# [DATA PROVIDED]
==============================

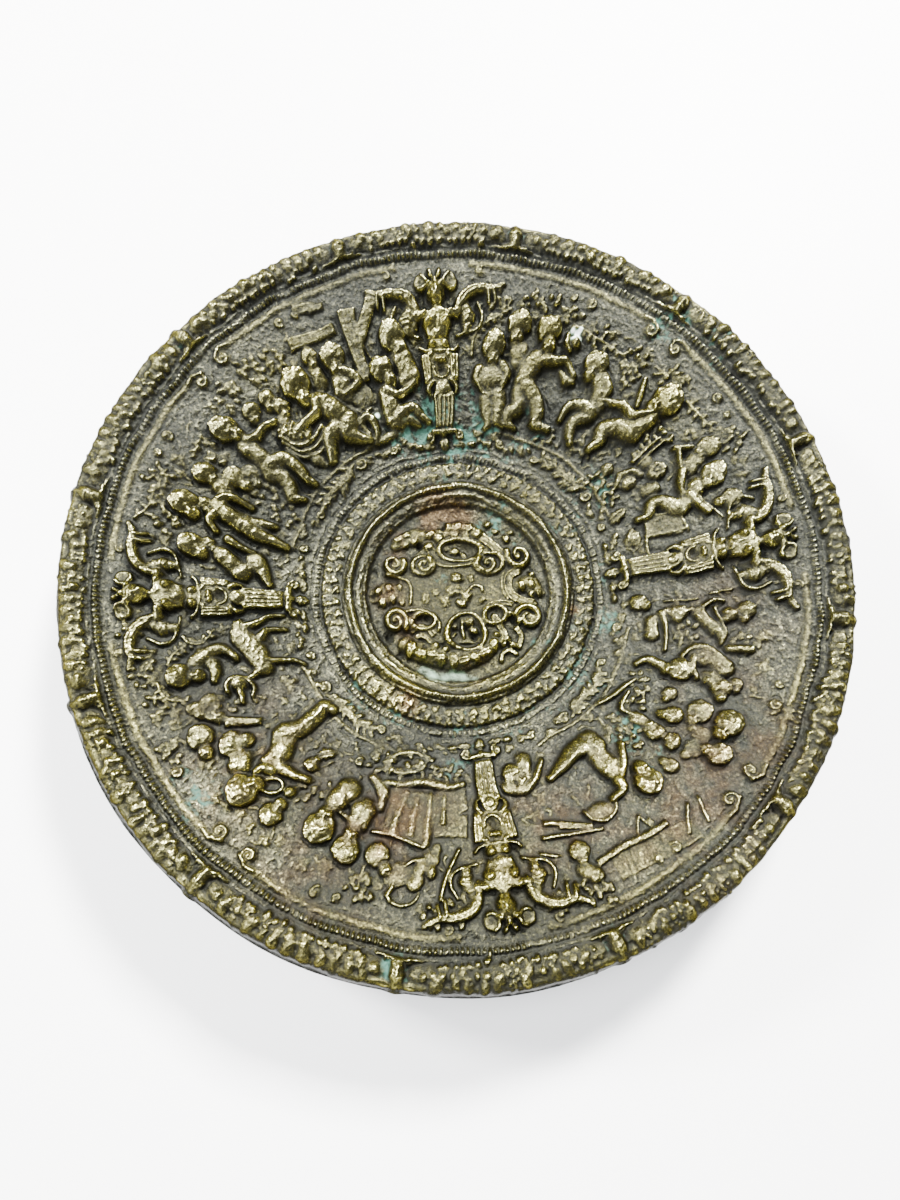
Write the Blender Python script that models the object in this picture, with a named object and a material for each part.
"""Bronze relief dish with a figured field, a fruit wreath round its rim and a turned foot.

The dish is one casting. Its front is a turned profile with relief pressed on to it: four
pillar figures part four scenes of playing children, a wreath of twelve bound fruit swags
runs round the rim, and a worn strapwork cartouche fills the well. Plan places and heights
are in millimetres, +Y runs to the northern pillar and headings are degrees from +X.
"""
import math

import bmesh
import bpy
import numpy as np

# ---------------------------------------------------------------- driving dimensions (mm)
MM = 0.001                  # metres in a millimetre
RADIUS = 150.0              # outer edge of the rim
EDGE = 3.8                  # height of the plain edge wall
FOOT_OUTER = 61.5           # foot ring, outer radius
FOOT_INNER = 56.5           # foot ring, inner radius
FOOT_BOTTOM = -44.5         # foot ring's standing face, below the rim's edge
WELL_UNDER = -38.4          # underside of the well
BEVEL = 0.6                 # chamfer of the foot ring

FIGURE_DEPTH = 4.3          # relief of a body of the full size
HEAD_DEPTH = 6.0            # relief of a head of the full size
HEAD_RADIUS = 5.4           # head of the full size
SCENES = 4                  # scenes and pillars
SWAGS = 12                  # swags and binding straps of the wreath
SWAG_RADIUS = 144.6         # middle line of the wreath

BED_CELL = 0.75             # spacing of the relief's height grid
RING_STEP = 1.7             # spacing of the surface's points before thinning
SOFTEN = 5                  # passes that round the relief off
UNDER_SIDES = 60            # facets of the turned underside
KEEP = 0.182                # share of the front's triangles kept

# Turned profile of the front: radius and height above the rim's edge.
FRONT = (
    (0.0, -33.6), (22.0, -34.0), (35.0, -34.4), (37.4, -33.6), (39.0, -31.2), (41.4, -29.4),
    (44.4, -27.4), (47.2, -29.2), (49.0, -30.2), (53.0, -29.5), (56.0, -30.4), (57.2, -31.4),
    (58.8, -30.2), (61.0, -31.0), (64.0, -30.0), (70.0, -27.2), (122.0, -2.6), (128.0, -0.3),
    (131.6, 1.5), (133.6, 0.8), (137.0, 3.0), (139.3, 3.6), (144.0, 3.6), (148.5, 1.4), (RADIUS, 0.0),
)
# Turned profile of the back, from the edge wall to the middle.
BACK = (
    (RADIUS - 0.3, -EDGE + 0.9), (RADIUS - 1.6, -EDGE), (145.6, -EDGE), (143.4, -2.0), (135.0, -2.4),
    (122.0, -6.6), (70.0, -31.2), (FOOT_OUTER, -36.0),
    (FOOT_OUTER, FOOT_BOTTOM + BEVEL), (FOOT_OUTER - BEVEL, FOOT_BOTTOM),
    (FOOT_INNER + BEVEL, FOOT_BOTTOM), (FOOT_INNER, FOOT_BOTTOM + BEVEL), (FOOT_INNER - 0.6, -36.0),
    (42.0, -36.0), (38.0, WELL_UNDER), (20.0, WELL_UNDER),
)

NOWHERE = -9.0              # height that means nothing is modelled


# ---------------------------------------------------------------- relief modelling
def heading(degrees):
    """Unit vector of a heading in the plan."""
    turn = math.radians(degrees)
    return np.array((math.cos(turn), math.sin(turn)))


def step(at, degrees, length):
    """The point that lies a length from another along a heading."""
    return np.asarray(at, float) + heading(degrees) * length


def polar(degrees, out, side=0.0):
    """Plan point a distance out along a heading and to its clockwise side."""
    return step(step((0.0, 0.0), degrees, out), degrees - 90.0, side)


def arc(centre, radius, start, end, count=10):
    """Points along an arc of a circle."""
    return [step(centre, turn, radius) for turn in np.linspace(start, end, count)]


def smooth_max(a, b, fillet):
    """Larger of two heights, rounded where they cross."""
    near = np.clip(1.0 - np.abs(a - b) / fillet, 0.0, 1.0)
    return np.maximum(a, b) + 0.25 * fillet * near * near


def swell(share):
    """Section of a rounded form over its half width."""
    inside = np.clip(1.0 - share * share, 0.0, 1.0)
    return 0.7 * np.sqrt(inside) + 0.3 * inside


class Bed:
    """Relief heights on a square grid over the plan."""

    def __init__(self, half, cell):
        self.half = half
        self.cell = cell
        self.axis = np.arange(-half, half + cell, cell)
        self.height = np.zeros((len(self.axis), len(self.axis)))

    def sample(self, x, y):
        """Relief height at plan points."""
        u = (x + self.half) / self.cell
        v = (y + self.half) / self.cell
        i = u.astype(int)
        j = v.astype(int)
        fu = u - i
        fv = v - j
        low = self.height[j, i] * (1.0 - fu) + self.height[j, i + 1] * fu
        high = self.height[j + 1, i] * (1.0 - fu) + self.height[j + 1, i + 1] * fu
        return low * (1.0 - fv) + high * fv

    def soften(self, passes):
        """Round the relief off, as much as the passes."""
        for _ in range(passes):
            for turned in (self.height, self.height.T):
                turned[1:-1] = 0.25 * turned[:-2] + 0.5 * turned[1:-1] + 0.25 * turned[2:]

    def raise_form(self, low, high, shape, fillet=0.6):
        """Join a form, given as a function of the plan, to the bed inside a box."""
        i0, i1 = np.searchsorted(self.axis, (low[0], high[0]))
        j0, j1 = np.searchsorted(self.axis, (low[1], high[1]))
        x = self.axis[None, i0:i1]
        y = self.axis[j0:j1, None]
        patch = self.height[j0:j1, i0:i1]
        patch[...] = smooth_max(patch, shape(x, y), fillet)

    def ball(self, at, radius, top, stretch=1.0, turn=0.0, fillet=0.6):
        """Rounded mass, longer along a heading by the stretch."""
        c, s = heading(turn)
        reach = radius * max(stretch, 1.0)

        def shape(x, y):
            dx = x - at[0]
            dy = y - at[1]
            along = (dx * c + dy * s) / stretch
            across = dy * c - dx * s
            share = np.sqrt(along * along + across * across) / radius
            return np.where(share < 1.0, top * swell(np.minimum(share, 1.0)), NOWHERE)
        self.raise_form((at[0] - reach, at[1] - reach), (at[0] + reach, at[1] + reach), shape, fillet)

    def limb(self, a, b, radius_a, radius_b, top_a, top_b, fillet=0.6):
        """Rounded, tapered bar between two points."""
        a = np.asarray(a, float)
        b = np.asarray(b, float)
        run = b - a
        square = max(float(run @ run), 1e-9)
        reach = max(radius_a, radius_b)

        def shape(x, y):
            dx = x - a[0]
            dy = y - a[1]
            t = np.clip((dx * run[0] + dy * run[1]) / square, 0.0, 1.0)
            radius = radius_a + (radius_b - radius_a) * t
            share = np.hypot(dx - t * run[0], dy - t * run[1]) / radius
            top = top_a + (top_b - top_a) * t
            return np.where(share < 1.0, top * swell(np.minimum(share, 1.0)), NOWHERE)
        self.raise_form(np.minimum(a, b) - reach, np.maximum(a, b) + reach, shape, fillet)

    def chain(self, points, radius, top):
        """Rounded bar that follows points."""
        for a, b in zip(points[:-1], points[1:]):
            self.limb(a, b, radius, radius, top, top, 0.3)

    def slab(self, a, b, half_a, half_b, top):
        """Flat bar with square ends and sloping sides."""
        a = np.asarray(a, float)
        b = np.asarray(b, float)
        length = float(np.linalg.norm(b - a))
        c, s = (b - a) / length
        reach = max(half_a, half_b)

        def shape(x, y):
            u = (x - a[0]) * c + (y - a[1]) * s
            v = (y - a[1]) * c - (x - a[0]) * s
            half = half_a + (half_b - half_a) * np.clip(u / length, 0.0, 1.0)
            room = np.minimum(half - np.abs(v), np.minimum(u, length - u))
            return np.where(room > 0.0, top * np.clip(0.4 + room, 0.0, 1.0), NOWHERE)
        self.raise_form(np.minimum(a, b) - reach, np.maximum(a, b) + reach, shape, 0.3)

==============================

Scan the material above. Return every line containing the string "that".

# [REPLY]
Write the Blender Python script that models the object in this picture, with a named object and a material for each part.
SOFTEN = 5                  # passes that round the relief off
NOWHERE = -9.0              # height that means nothing is modelled
    """The point that lies a length from another along a heading."""
        """Rounded bar that follows points."""